W Izraelu odkryto gigantyczną fabrykę wina liczącą 1500 lat
Archeolodzy natrafili na pozostałości olbrzymiego zakładu winiarskiego. Jego rozmiary sugerują, że w momencie rozkwitu produkował on nawet dwa miliony litrów trunku rocznie.
Wino od zawsze stanowiło jeden z ulubionych napojów mieszkańców basenu Morza Śródziemnego. Posiadamy dowody, że na terenie Lewantu winogrona tłoczono już około 1700 roku p.n.e., a w Egipcie nawet przed 3000 rokiem p.n.e. Trunek robił zawrotną karierę i wkrótce był wytwarzany ilościach niemal przemysłowych.
Praca izraelskich badaczy, prowadzących wykopaliska w pobliżu miasta Jawne, pozwoliła na odkrycie jednego z największych późnoantycznych zakładów produkujących wino. Na miejscu odnaleziono murowane misy, rozbite amfory, pięć potężnych pras do winogron oraz duże ośmiokątne pojemniki, do których zbierano gotowy napój.

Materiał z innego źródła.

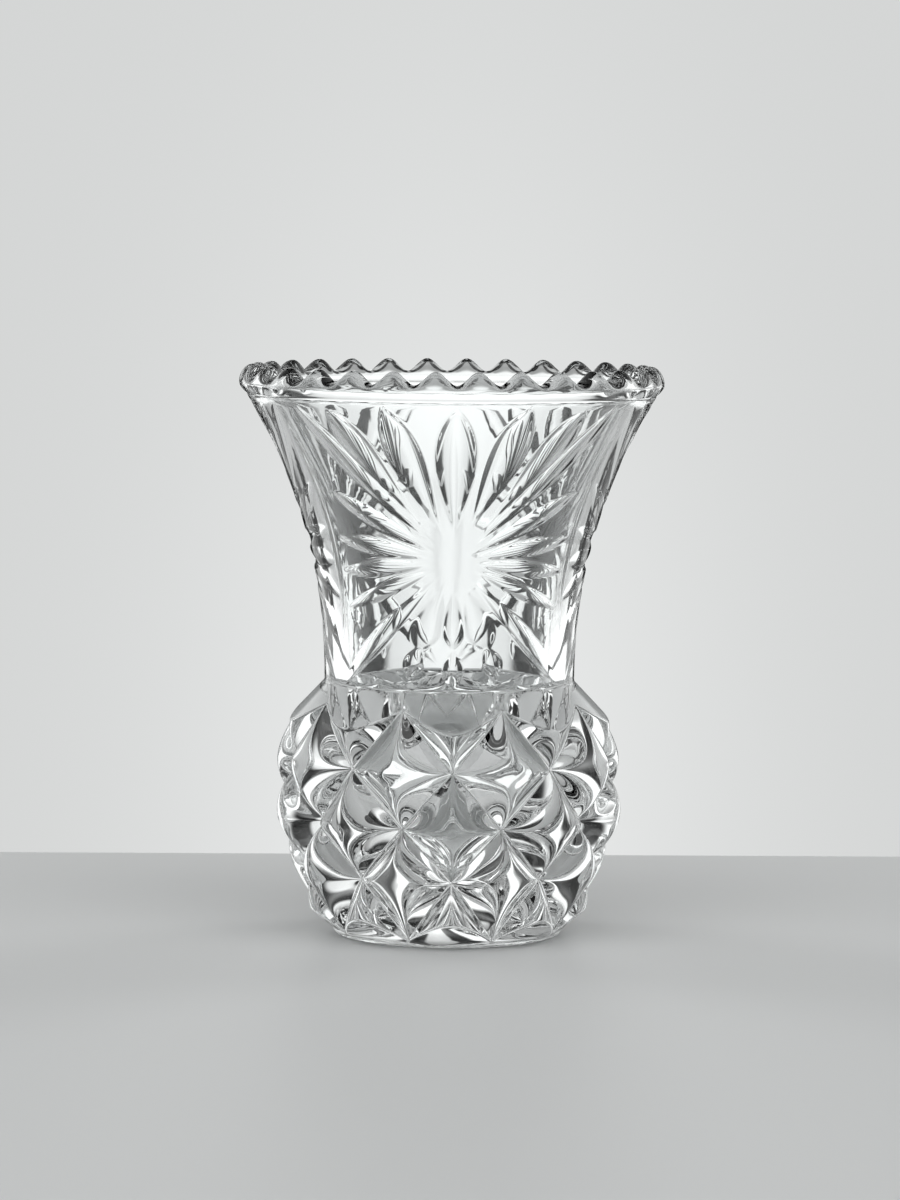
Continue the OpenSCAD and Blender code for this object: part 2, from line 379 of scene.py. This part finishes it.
def surface_triangles(row_count, bulb_start, bulb_rows):
    """Triangles of the closed surface, whose two middle points come after its rings."""
    here = np.arange(COLUMNS)
    after = (here + 1) % COLUMNS
    plain = np.zeros(COLUMNS, dtype=bool)
    triangles = []
    for row in range(row_count - 1):
        in_bulb = bulb_start <= row < bulb_start + bulb_rows - 1
        triangles += band_triangles(row, ridge_flip(row - bulb_start) if in_bulb else plain)
    under, inside = row_count * COLUMNS, row_count * COLUMNS + 1
    last = (row_count - 1) * COLUMNS
    triangles.append(np.stack([np.full(COLUMNS, under), after, here], 1))
    triangles.append(np.stack([np.full(COLUMNS, inside), last + here, last + after], 1))
    return np.concatenate(triangles)


def glass_body():
    """The whole vase as one closed surface of rings."""
    foot, bulb = foot_rings(), bulb_rings()
    rings = foot + bulb + shoulder_rings() + neck_rings() + lip_rings() + bore_rings()
    points = np.concatenate(rings + [[[0, 0, FOOT_H], [0, 0, FLOOR_Z]]]) * MM
    triangles = surface_triangles(len(rings), len(foot), len(bulb))
    mesh = bpy.data.meshes.new("vase_glass")
    mesh.vertices.add(len(points))
    mesh.vertices.foreach_set("co", points.ravel())
    mesh.loops.add(triangles.size)
    mesh.loops.foreach_set("vertex_index", triangles.ravel().astype(np.int32))
    mesh.polygons.add(len(triangles))
    mesh.polygons.foreach_set("loop_start", np.arange(0, triangles.size, 3, dtype=np.int32))
    mesh.polygons.foreach_set("use_smooth", np.ones(len(triangles), dtype=bool))
    mesh.update(calc_edges=True)
    mesh.validate()
    body = bpy.data.objects.new("vase_glass", mesh)
    bpy.context.scene.collection.objects.link(body)
    return body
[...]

Materiał filmowy z wykopalisk w Izraelu
Zdumienia nie kryją kierownicy wykopaliska. "Byliśmy zaskoczeni, gdy odkryliśmy tak dużą, złożoną fabrykę, w której wino wytwarzano w ilościach komercyjnych. Pojemność tych pras do wina sugeruje, że każdego roku produkowano tu i sprzedawano około dwóch milionów litrów wina. A przecież praca odbywała się wyłącznie przy użyciu mięśni" – relacjonują Elie Hadad i Jon Seligman.
Zdaniem uczonych to największy tego rodzaju zakład czasów bizantyjskich. Produkował lekkie białe wino, które było transportowane do portów, a stamtąd trafiało na stoły od Italii aż po Afrykę. Miejsce musiało przynosić właścicielom kolosalny dochód, o czym świadczą również bogate zdobienia znalezionych naczyń.